Volunteers assist clients in developing a business plan.
“Our curriculum is vetted by Baylor University,” Harris said. “and if participants pass they get a certificate of career readiness. We do a full cap and gown graduation. That’s when we have our business pitch competition. We bring in volunteers, business execs, entrepreneurs and do a shark tank style competition. Everyone graduating pitches their business idea.”
Cash prizes are awarded.
In terms of post-release, Harris deploys the same six month program on the outside that’s offered in prison.
“Anyone in the community with a criminal history, whether they were formaly incarcerated or had a misdemeanor or a felony probation, can participate if they’re looking for another option.”
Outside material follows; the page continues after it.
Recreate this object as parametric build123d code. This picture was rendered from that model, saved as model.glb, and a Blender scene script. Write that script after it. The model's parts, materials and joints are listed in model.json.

Harris also runs the program’s business incubator.
“Our Entrepreneur Incubator is an additional 12 to 15 months of training. We match clients up with executive mentors who’ve gone through the process of starting their own business. Mentors help walk them through the business start-up process.
“We have business coaching nights and workshops where we bring in subject matter experts who give more in-depth information.”
Harris connects clients with workforce development resources, help with resumes and two big barriers – affordable housing and access to transportation.
“We connect them to services in the community where it makes sense. Everybody doesn’t want to be an entrepreneur or go to school. We let them know there’s a program over here doing a trades piece or there’s another program doing the education piece.”
Re-entry experts agree there are more and better services today but Harris and others see a need for more collaboration among providers.
Good-Collins said no matter how one feels about reentering citizens, they’re here to stay.
“Maybe you can look at it from a dollars and cents perspective and realize it doesn’t make fiscal sense to do what we’ve been doing, which is paying to re-incarcerate people.”